The example from California (below) shows just how this works. Note two outcomes: First, market prices are lowest during the hours of maximum solar power output. Second, as the projected amount of solar power saturation increases from 2021 to 2025, prices are projected to fall further. That increases the likelihood that the buyer will be writing larger checks over time.
Utility Green Tariffs
In areas where there are no competitive markets—where independent generators compete and sell electricity into the market—many vertically integrated utilities—that still own both the generation and wires and poles—are responding to customer demands with “green tariffs.” The latest consolidated numbers from the end of 2020 indicate that 19 green tariff programs had been developed, supported by 4,729 megawatts (MW) of new renewable projects.

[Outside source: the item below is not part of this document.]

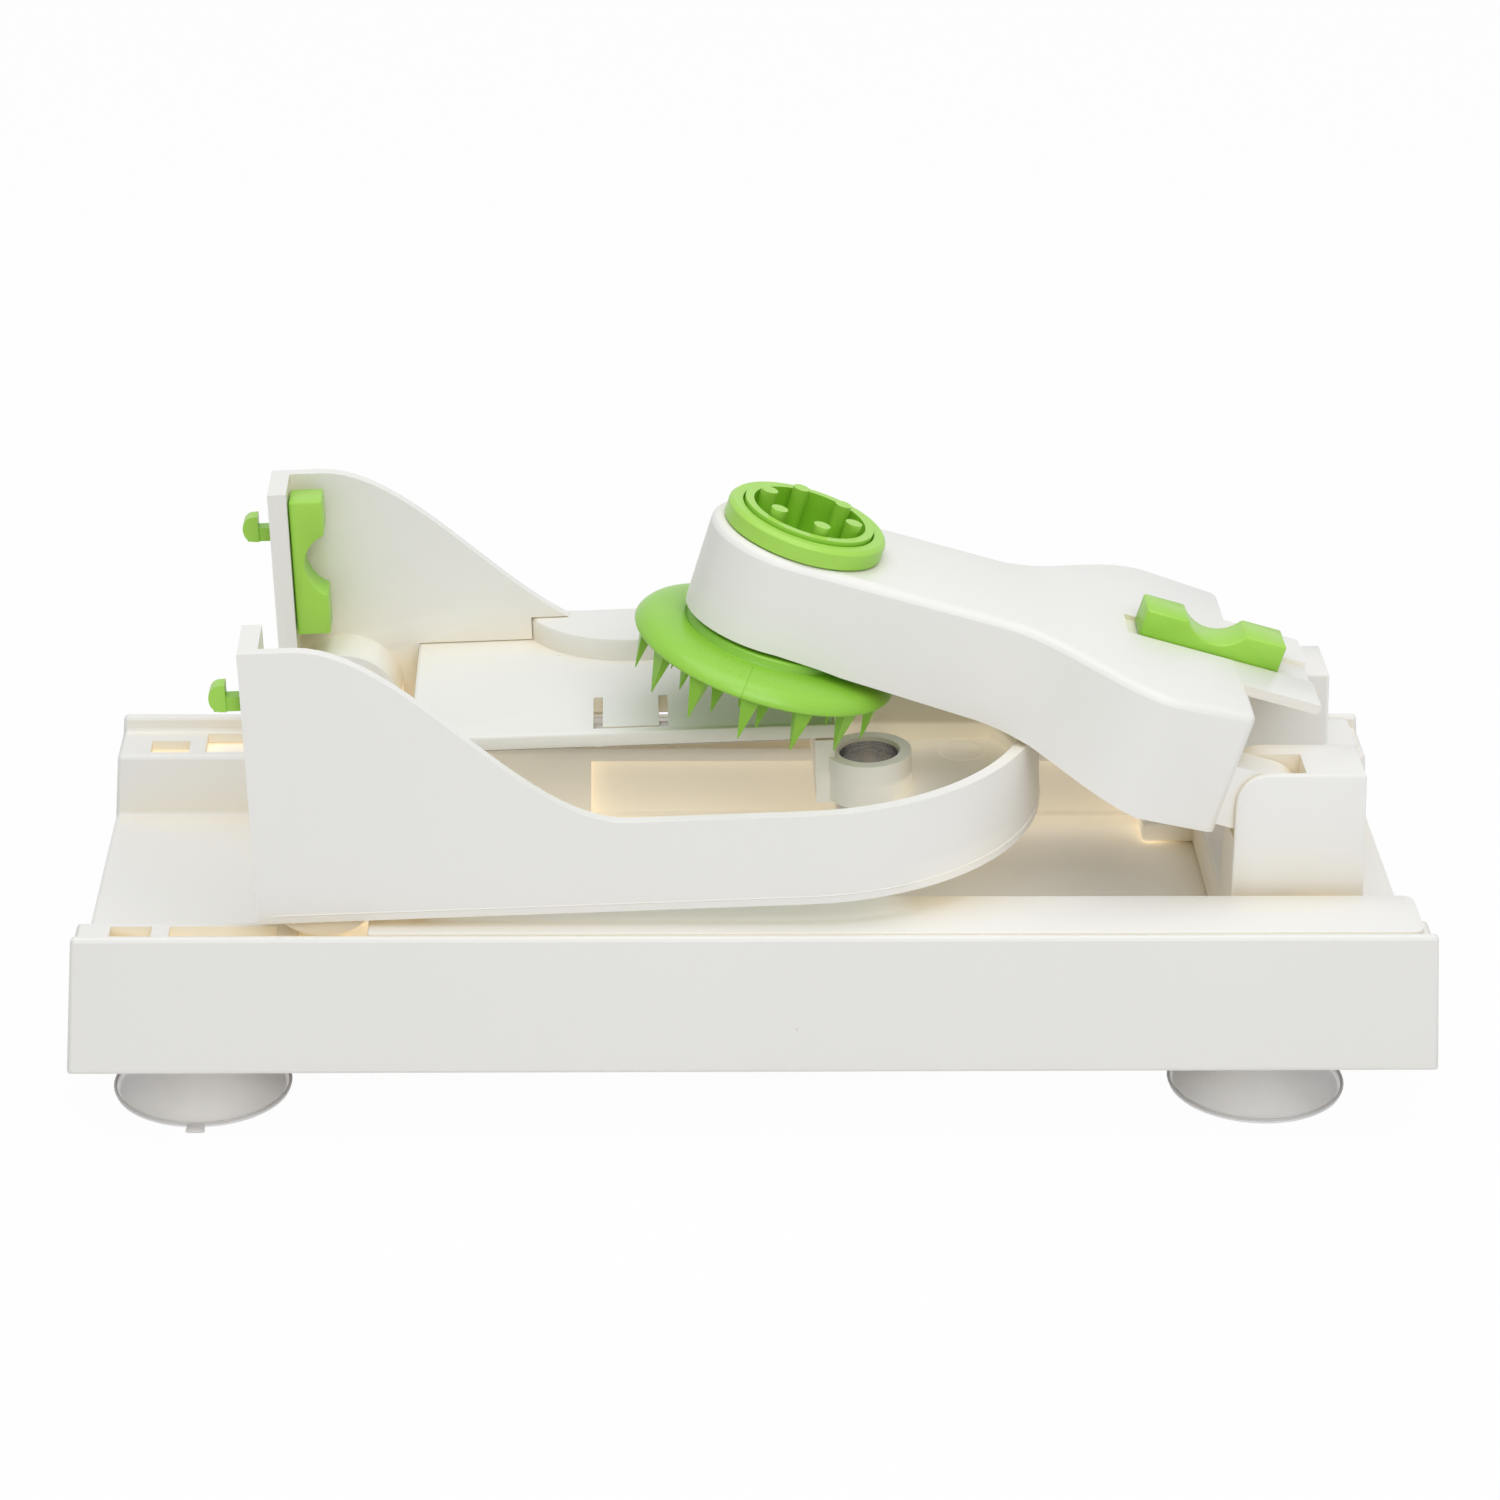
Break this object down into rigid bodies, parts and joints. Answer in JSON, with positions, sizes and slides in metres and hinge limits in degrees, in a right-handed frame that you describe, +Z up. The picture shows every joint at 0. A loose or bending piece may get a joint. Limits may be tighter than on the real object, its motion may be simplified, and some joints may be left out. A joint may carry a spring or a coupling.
{
  "type": "folding spiralizer",
  "caption": "Folding tabletop vegetable spiralizer: suction-cup tray, folded blade frame with corer and slide-out cassette, and a hinged drive arm with a spiked disc.",
  "frame": {"origin": "on the table under the middle of the tray", "axes": "+X towards the hinge end of the drive arm, +Y to the back where the cassette slides out, +Z up"},
  "size_m": [0.3148, 0.1254, 0.1373],
  "materials": {
    "ivory_plastic": "glossy warm white moulded ABS",
    "green_plastic": "glossy apple green moulded ABS",
    "steel": "bright stainless steel",
    "clear_vinyl": "clear soft vinyl, faintly grey"
  },
  "bodies": {
    "base": {"base_tray": "ivory_plastic", "rail_cap_front": "ivory_plastic", "rail_cap_back": "ivory_plastic", "suction_cup_front_left": "clear_vinyl", "suction_cup_back_left": "clear_vinyl", "suction_cup_front_right": "clear_vinyl", "suction_cup_back_right": "clear_vinyl", "rail_cap_screw_front_1": "steel", "rail_cap_screw_front_2": "steel", "rail_cap_screw_front_3": "steel", "rail_cap_screw_back_1": "steel", "rail_cap_screw_back_2": "steel", "rail_cap_screw_back_3": "steel", "blade_frame": "ivory_plastic", "frame_pivot_pin_front": "steel", "frame_pivot_pin_back": "steel", "corer_tube": "steel", "carriage": "ivory_plastic", "arm_pivot_pin_front": "steel", "arm_pivot_pin_back": "steel"},
    "arm": {"arm_shell": "ivory_plastic", "collar_bush": "green_plastic"},
    "disc": {"drive_socket": "green_plastic", "spiked_disc": "green_plastic", "disc_screw": "steel", "thrust_washer": "steel"},
    "arm_catch": {"arm_latch": "green_plastic"},
    "foot_catch_front": {"foot_latch_front": "green_plastic"},
    "foot_catch_back": {"foot_latch_back": "green_plastic"},
    "cassette": {"blade_cassette": "ivory_plastic", "straight_blade": "steel", "blade_rivet_1": "steel", "blade_rivet_2": "steel", "blade_rivet_3": "steel"}
  },
  "joints": [
    {"name": "arm_fold", "type": "hinge", "parent": "base", "child": "arm", "pos_m": [0.1185, 0, 0.074], "axis": [0, 1, 0], "range_deg": [0, 73.9]},
    {"name": "disc_spin", "type": "hinge", "parent": "arm", "child": "disc", "pos_m": [0.01134, 0, 0.12679], "axis": [0.2773, 0, 0.9608], "continuous": true},
    {"name": "arm_latch_slide", "type": "slide", "parent": "arm", "child": "arm_catch", "axis": [-0.9608, 0, 0.2773], "range_m": [0, 0.0025]},
    {"name": "foot_latch_front_slide", "type": "slide", "parent": "base", "child": "foot_catch_front", "axis": [-0.0389, 0, 0.9992], "range_m": [-0.0025, 0]},
    {"name": "foot_latch_back_slide", "type": "slide", "parent": "base", "child": "foot_catch_back", "axis": [-0.0389, 0, 0.9992], "range_m": [-0.0025, 0]},
    {"name": "cassette_slide", "type": "slide", "parent": "base", "child": "cassette", "axis": [0, 1, 0], "range_m": [0, 0.055]}
  ]
}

Green tariffs involve the development of renewables projects specifically tied to that customer rate. So, for example, Michigan utility Consumers Energy developed a green tariff that tied energy consumption at data center company Switch and auto manufacturer GM to a wind farm located within the state, and each purchaser paid a fixed price per MWh consumed.
With green tariffs, the electric utility is often the initial developer or purchaser, which helps expedite project financing. Unlike PPAs, which generally involve one or two larger buyers that support project financing, many green tariffs can offer smaller companies a chance to participate. This approach is also less risky to the buyer since it often, but not always, involves shorter contract lengths.
The opportunities to decarbonize Scope 2 electricity consumption have increased in recent years, but those opportunities are often complicated and involve various levels of risk. There’s still quite a way to go to make many of these options simpler, less risky, and more accessible, especially for smaller companies. As the markets continue to evolve, there’s hope that the landscape will change.